Tab four: Your password manager that you swore you'd start using consistently. Oh right, you need a password to access your password manager. The irony is not lost on you, but it is definitely mocking you.

The Documentation Deep Dive

Tab five: You're pretty sure you need some kind of documentation. What documents do you need for license renewal? This seems like important information you should have researched before starting.

Tab six: A PDF that won't load properly. You download it. Your computer asks where to save it. You panic and choose Desktop, adding to the digital graveyard already living there.

Tab seven: The same information, but on a different government website that loads like it's running on a potato from 1997.

Tab eight: You realize you might need proof of residence. When did you last update your address? Was it when you moved? Which move? The existential dread is setting in.

The Rabbit Hole Revelation

Tab nine: You're somehow reading about identity theft protection. How did you get here? Does this relate to license renewal? Everything relates to everything when you're in the zone.

Tab ten: An article about how driver's licenses are basically just suggestions anyway. This is getting philosophical.

Tab eleven: Reddit thread titled "DMV Horror Stories." You're not sure why you clicked this. You're definitely not sure why you're still reading it twenty minutes later.
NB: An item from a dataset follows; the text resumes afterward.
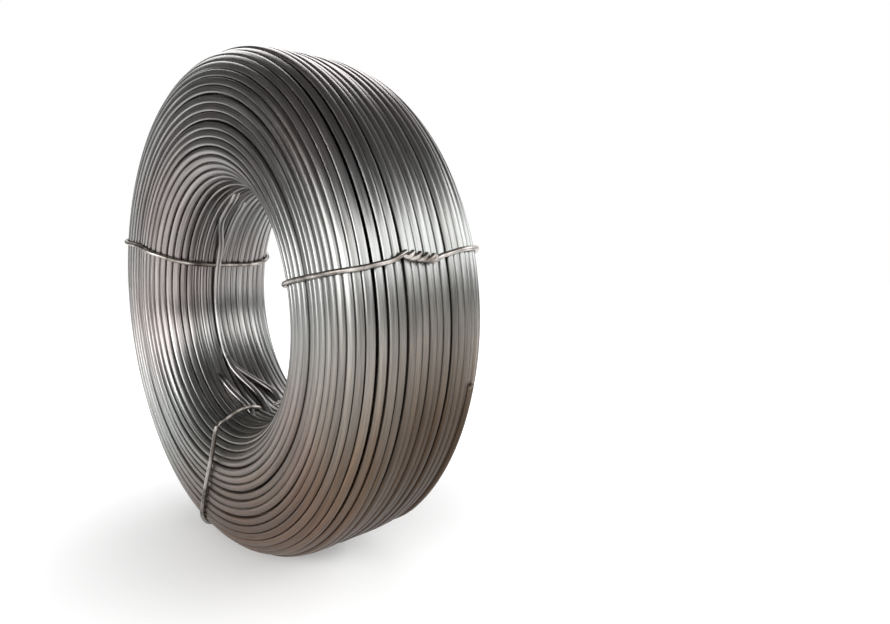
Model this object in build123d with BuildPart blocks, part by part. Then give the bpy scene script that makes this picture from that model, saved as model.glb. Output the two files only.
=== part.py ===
from build123d import *
from math import cos, pi, radians, sin
import os

# A coil of bright steel wire rod, standing on its rim with its eye along Y, its front face towards -Y
# and the floor at Z = 0, held together by three thinner tie wires.

# The coil
outer_diameter = 700
bore_diameter = 330
coil_width = 205
rod_diameter = 10
rod_spacing = 10.3          # between the middles of two turns, a little more than the rod
rim_corner_radius = 58      # of the wound section's corners on the rim, over the crests of the turns
bore_corner_radius = 68     # and of those at the two mouths of the bore
groove_depth = 3            # from the crest of a turn down to the valley beside it

# The tie wires
tie_diameter = 6
tie_sides = 6               # flats round a tie, few because it is thin
tie_seat = 0.3              # from a tie down to the crests that it is pulled against
twist_length = 34           # where the two ends of a tie are wound round each other
twist_turns = 1.5
steps_a_turn = 6            # straight runs in one turn of the winding
twist_radius = 3.6          # from the middle of the winding to the middle of either end
loose_bend_radius = 12      # inside a tie where it stands off the mouth of the bore
slack_bend_radius = 30      # inside a tie where it first meets the wall of the bore

section_height = (outer_diameter - bore_diameter) / 2
middle_radius = (outer_diameter + bore_diameter) / 4
eye_height = outer_diameter / 2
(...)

Tab twelve: You've opened your bank account to check if the renewal fee went through from last time. Wait, when was last time? How long has your license been expired? Are you currently driving illegally?

The Career Crisis Cascade

Tab thirteen: LinkedIn. You're not sure how you got here, but now you're updating your profile because apparently this is happening now.

Tab fourteen: Job listings in your field. When did everyone start requiring seventeen years of experience for entry-level positions?

Tab fifteen: A career assessment quiz. "What job should you really have?" It's going to tell you to be a park ranger or a food blogger. It always does.

Tab sixteen: You're researching the salary requirements to live as a park ranger. Could you handle bears? What about ticks? This is a legitimate career pivot consideration now.

The Final Frontier

Tab seventeen: You're back on the DMV website, but now it's a different page entirely. Something about boat licenses. You don't own a boat. You don't live near water. But the website thinks you need this information, and who are you to argue with the algorithm?

Meanwhile, your phone buzzes. A text from your friend: "Hey, did you ever renew your license?"

You look at your screen. Seventeen tabs of pure digital chaos. Your timer stopped counting at 47 minutes, but your laptop's battery indicator suggests you've been at this significantly longer. The original DMV login page is still there, mocking you with its simple username and password fields.

The Inevitable Conclusion

You close all the tabs except the first one. Start over. Enter your email as the username. Try the password you use for everything important. It works immediately.

The renewal process takes exactly four minutes and thirty-seven seconds.

But now you know way too much about park ranger salaries, your friend from high school's new job (thanks, LinkedIn), and the fact that your neighbor three doors down had a truly traumatic experience at the DMV in 2019 (thanks, Reddit).

You sit back in your chair, license successfully renewed, browser tabs closed, existential crisis temporarily resolved. You're pretty sure you learned something about yourself today, but you're not entirely sure what.

Tomorrow, you need to update your car registration. It should only take five minutes.

You're definitely not setting a timer this time.